**What needs to be done**
Print out every record exactly as it appears.
— Start of The records —
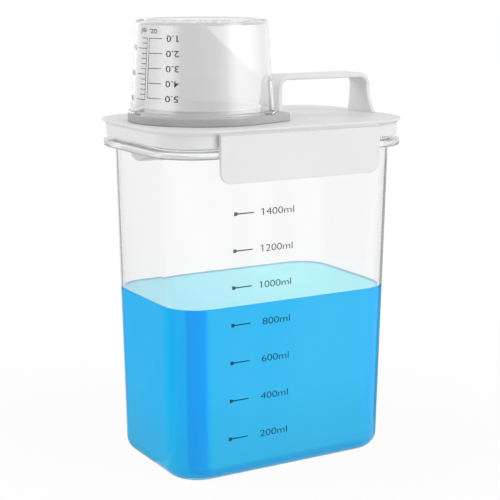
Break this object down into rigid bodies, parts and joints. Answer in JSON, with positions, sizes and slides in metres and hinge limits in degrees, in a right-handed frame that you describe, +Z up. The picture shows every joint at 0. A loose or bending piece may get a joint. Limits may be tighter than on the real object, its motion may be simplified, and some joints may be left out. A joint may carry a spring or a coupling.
{
  "type": "detergent dispenser bottle",
  "caption": "Clear rounded box for liquid detergent with a white latched lid, strap handle, round pouring spout and an inverted clear measuring cup.",
  "frame": {"origin": "middle of the container's footprint, on the ground", "axes": "+X along the container's length towards the handle, +Y to the rear latch, +Z up; the front latch faces -Y and the cup stands on the -X side"},
  "size_m": [0.1484, 0.1038, 0.2372],
  "materials": {
    "clear_plastic": "clear glossy moulded plastic",
    "cup_plastic": "clear glossy moulded plastic with a printed scale",
    "blue_liquid": "translucent blue liquid",
    "white_plastic": "fine satin moulded white plastic",
    "clear_silicone": "translucent soft silicone",
    "grey_silicone": "grey translucent soft silicone"
  },
  "bodies": {
    "container": {"container_body": "clear_plastic", "detergent_fill": "blue_liquid"},
    "lid": {"lid_cover": "white_plastic", "lid_gasket": "clear_silicone", "pour_spout": "white_plastic", "spout_gasket": "clear_silicone", "carry_handle": "white_plastic"},
    "cup": {"measuring_cup": "cup_plastic", "cup_seal_ring": "grey_silicone"},
    "front_latch_body": {"front_latch": "white_plastic"},
    "rear_latch_body": {"rear_latch": "white_plastic"}
  },
  "joints": [
    {"name": "lid_lift", "type": "slide", "parent": "container", "child": "lid", "axis": [0, 0, 1], "range_m": [0, 0.08]},
    {"name": "cup_lift", "type": "slide", "parent": "lid", "child": "cup", "axis": [0, 0, 1], "range_m": [0, 0.06]},
    {"name": "front_latch_hinge", "type": "hinge", "parent": "lid", "child": "front_latch_body", "pos_m": [0, -0.05187, 0.18188], "axis": [-1, 0, 0], "range_deg": [0, 110]},
    {"name": "rear_latch_hinge", "type": "hinge", "parent": "lid", "child": "rear_latch_body", "pos_m": [0, 0.05187, 0.18188], "axis": [1, 0, 0], "range_deg": [0, 110]}
  ]
}
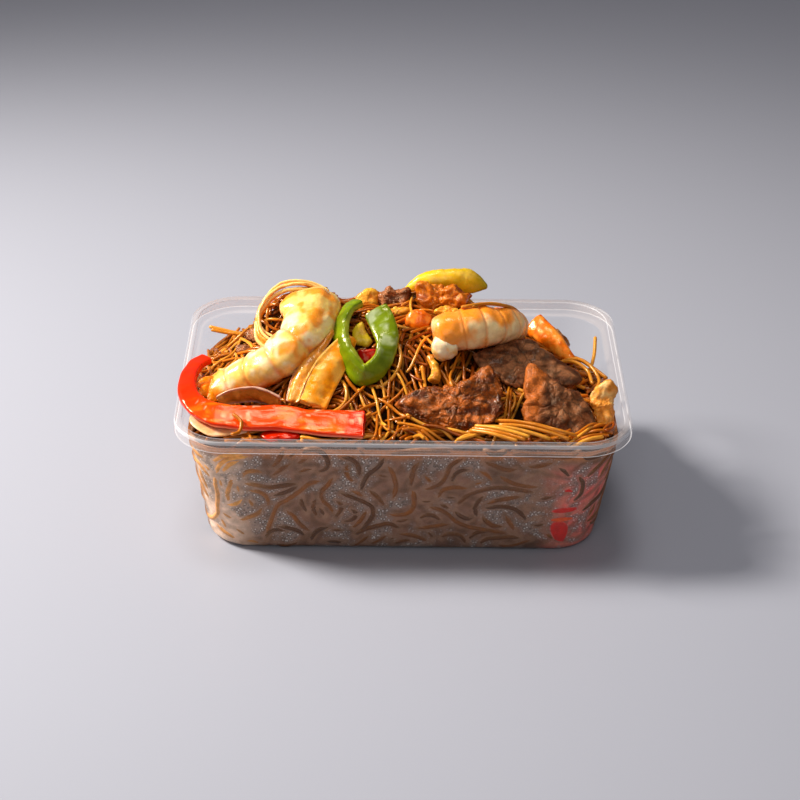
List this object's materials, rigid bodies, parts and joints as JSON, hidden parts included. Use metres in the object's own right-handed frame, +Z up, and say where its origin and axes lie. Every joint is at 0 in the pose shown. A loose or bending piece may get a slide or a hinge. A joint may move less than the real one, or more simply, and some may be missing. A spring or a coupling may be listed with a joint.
{
  "type": "takeaway noodle box",
  "caption": "Rectangular clear plastic takeaway box heaped with stir-fried rice noodles, prawns, sliced beef, chicken, peppers and onion",
  "frame": {"origin": "centre of the box's base, on the table", "axes": "+X along the long side, +Y to the back, +Z up"},
  "size_m": [0.172, 0.12, 0.0845],
  "materials": {
    "container": "clear, slightly milky thin polypropylene",
    "noodle": "thin rice noodle, translucent and glazed with brown sauce",
    "prawn": "cooked prawn, cream with a yellow-orange glaze",
    "prawn_shell": "orange tail shell, glossy",
    "red_pepper": "red skin and orange flesh, wet",
    "green_pepper": "green skin, wet",
    "onion": "translucent fried onion, amber with a purple edge",
    "spring_onion": "yellow-green stem, wet",
    "beef": "brown sliced beef with a coarse grain, moist",
    "pork": "dark glazed pork",
    "chicken": "glazed chicken, orange-brown",
    "egg": "soft yellow egg, glazed",
    "fried": "golden fried piece with a rough skin"
  },
  "bodies": {
    "root": {"box": "container", "noodles": "noodle", "prawn_left": "prawn", "prawn_right": "prawn", "prawn_tail_left": "prawn_shell", "prawn_tail_right": "prawn_shell", "green_pepper": "green_pepper", "red_pepper_long": "red_pepper", "red_pepper_under": "red_pepper", "red_pepper_mid_left": "red_pepper", "red_pepper_mid_right": "red_pepper", "red_pepper_corner": "red_pepper", "onion_left_a": "onion", "onion_left_b": "onion", "onion_ring": "onion", "onion_arc": "onion", "onion_corner": "onion", "spring_onion_top": "spring_onion", "spring_onion_mid": "spring_onion", "beef_front": "beef", "beef_right": "beef", "beef_back": "beef", "chicken_top": "chicken", "chicken_top_low": "chicken", "chicken_back": "chicken", "chicken_mid": "chicken", "egg_top": "egg", "egg_low": "egg", "pork_top": "pork", "pork_left": "pork", "pork_left_small": "pork", "fried_piece": "fried"}
  },
  "joints": []
}
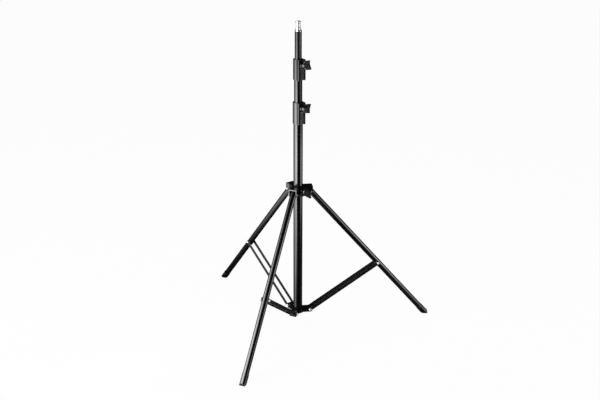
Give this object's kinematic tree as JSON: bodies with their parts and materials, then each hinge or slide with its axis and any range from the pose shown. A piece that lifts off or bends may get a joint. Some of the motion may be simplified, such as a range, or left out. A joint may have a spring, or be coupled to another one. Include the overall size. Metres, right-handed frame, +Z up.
— End of The records —
**Expected output**
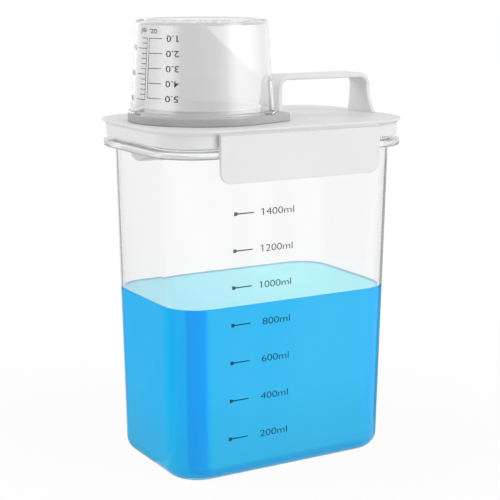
Break this object down into rigid bodies, parts and joints. Answer in JSON, with positions, sizes and slides in metres and hinge limits in degrees, in a right-handed frame that you describe, +Z up. The picture shows every joint at 0. A loose or bending piece may get a joint. Limits may be tighter than on the real object, its motion may be simplified, and some joints may be left out. A joint may carry a spring or a coupling.
{
  "type": "detergent dispenser bottle",
  "caption": "Clear rounded box for liquid detergent with a white latched lid, strap handle, round pouring spout and an inverted clear measuring cup.",
  "frame": {"origin": "middle of the container's footprint, on the ground", "axes": "+X along the container's length towards the handle, +Y to the rear latch, +Z up; the front latch faces -Y and the cup stands on the -X side"},
  "size_m": [0.1484, 0.1038, 0.2372],
  "materials": {
    "clear_plastic": "clear glossy moulded plastic",
    "cup_plastic": "clear glossy moulded plastic with a printed scale",
    "blue_liquid": "translucent blue liquid",
    "white_plastic": "fine satin moulded white plastic",
    "clear_silicone": "translucent soft silicone",
    "grey_silicone": "grey translucent soft silicone"
  },
  "bodies": {
    "container": {"container_body": "clear_plastic", "detergent_fill": "blue_liquid"},
    "lid": {"lid_cover": "white_plastic", "lid_gasket": "clear_silicone", "pour_spout": "white_plastic", "spout_gasket": "clear_silicone", "carry_handle": "white_plastic"},
    "cup": {"measuring_cup": "cup_plastic", "cup_seal_ring": "grey_silicone"},
    "front_latch_body": {"front_latch": "white_plastic"},
    "rear_latch_body": {"rear_latch": "white_plastic"}
  },
  "joints": [
    {"name": "lid_lift", "type": "slide", "parent": "container", "child": "lid", "axis": [0, 0, 1], "range_m": [0, 0.08]},
    {"name": "cup_lift", "type": "slide", "parent": "lid", "child": "cup", "axis": [0, 0, 1], "range_m": [0, 0.06]},
    {"name": "front_latch_hinge", "type": "hinge", "parent": "lid", "child": "front_latch_body", "pos_m": [0, -0.05187, 0.18188], "axis": [-1, 0, 0], "range_deg": [0, 110]},
    {"name": "rear_latch_hinge", "type": "hinge", "parent": "lid", "child": "rear_latch_body", "pos_m": [0, 0.05187, 0.18188], "axis": [1, 0, 0], "range_deg": [0, 110]}
  ]
}
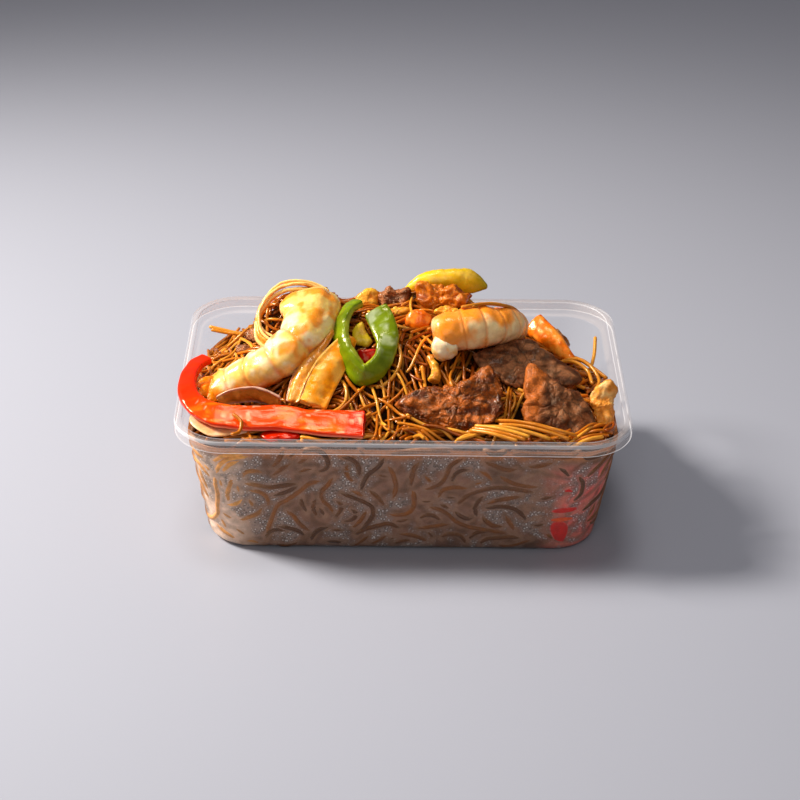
List this object's materials, rigid bodies, parts and joints as JSON, hidden parts included. Use metres in the object's own right-handed frame, +Z up, and say where its origin and axes lie. Every joint is at 0 in the pose shown. A loose or bending piece may get a slide or a hinge. A joint may move less than the real one, or more simply, and some may be missing. A spring or a coupling may be listed with a joint.
{
  "type": "takeaway noodle box",
  "caption": "Rectangular clear plastic takeaway box heaped with stir-fried rice noodles, prawns, sliced beef, chicken, peppers and onion",
  "frame": {"origin": "centre of the box's base, on the table", "axes": "+X along the long side, +Y to the back, +Z up"},
  "size_m": [0.172, 0.12, 0.0845],
  "materials": {
    "container": "clear, slightly milky thin polypropylene",
    "noodle": "thin rice noodle, translucent and glazed with brown sauce",
    "prawn": "cooked prawn, cream with a yellow-orange glaze",
    "prawn_shell": "orange tail shell, glossy",
    "red_pepper": "red skin and orange flesh, wet",
    "green_pepper": "green skin, wet",
    "onion": "translucent fried onion, amber with a purple edge",
    "spring_onion": "yellow-green stem, wet",
    "beef": "brown sliced beef with a coarse grain, moist",
    "pork": "dark glazed pork",
    "chicken": "glazed chicken, orange-brown",
    "egg": "soft yellow egg, glazed",
    "fried": "golden fried piece with a rough skin"
  },
  "bodies": {
    "root": {"box": "container", "noodles": "noodle", "prawn_left": "prawn", "prawn_right": "prawn", "prawn_tail_left": "prawn_shell", "prawn_tail_right": "prawn_shell", "green_pepper": "green_pepper", "red_pepper_long": "red_pepper", "red_pepper_under": "red_pepper", "red_pepper_mid_left": "red_pepper", "red_pepper_mid_right": "red_pepper", "red_pepper_corner": "red_pepper", "onion_left_a": "onion", "onion_left_b": "onion", "onion_ring": "onion", "onion_arc": "onion", "onion_corner": "onion", "spring_onion_top": "spring_onion", "spring_onion_mid": "spring_onion", "beef_front": "beef", "beef_right": "beef", "beef_back": "beef", "chicken_top": "chicken", "chicken_top_low": "chicken", "chicken_back": "chicken", "chicken_mid": "chicken", "egg_top": "egg", "egg_low": "egg", "pork_top": "pork", "pork_left": "pork", "pork_left_small": "pork", "fried_piece": "fried"}
  },
  "joints": []
}
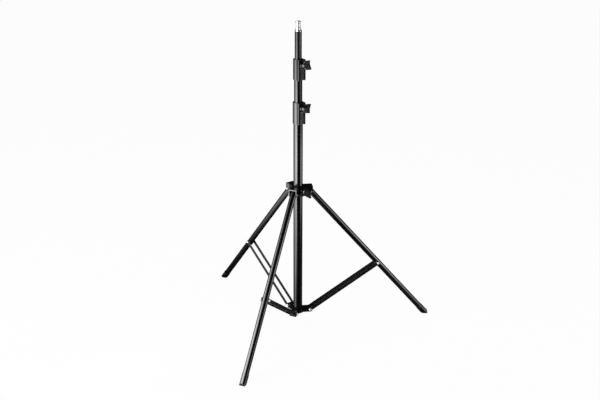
Give this object's kinematic tree as JSON: bodies with their parts and materials, then each hinge or slide with its axis and any range from the pose shown. A piece that lifts off or bends may get a joint. Some of the motion may be simplified, such as a range, or left out. A joint may have a spring, or be coupled to another one. Include the overall size. Metres, right-handed frame, +Z up.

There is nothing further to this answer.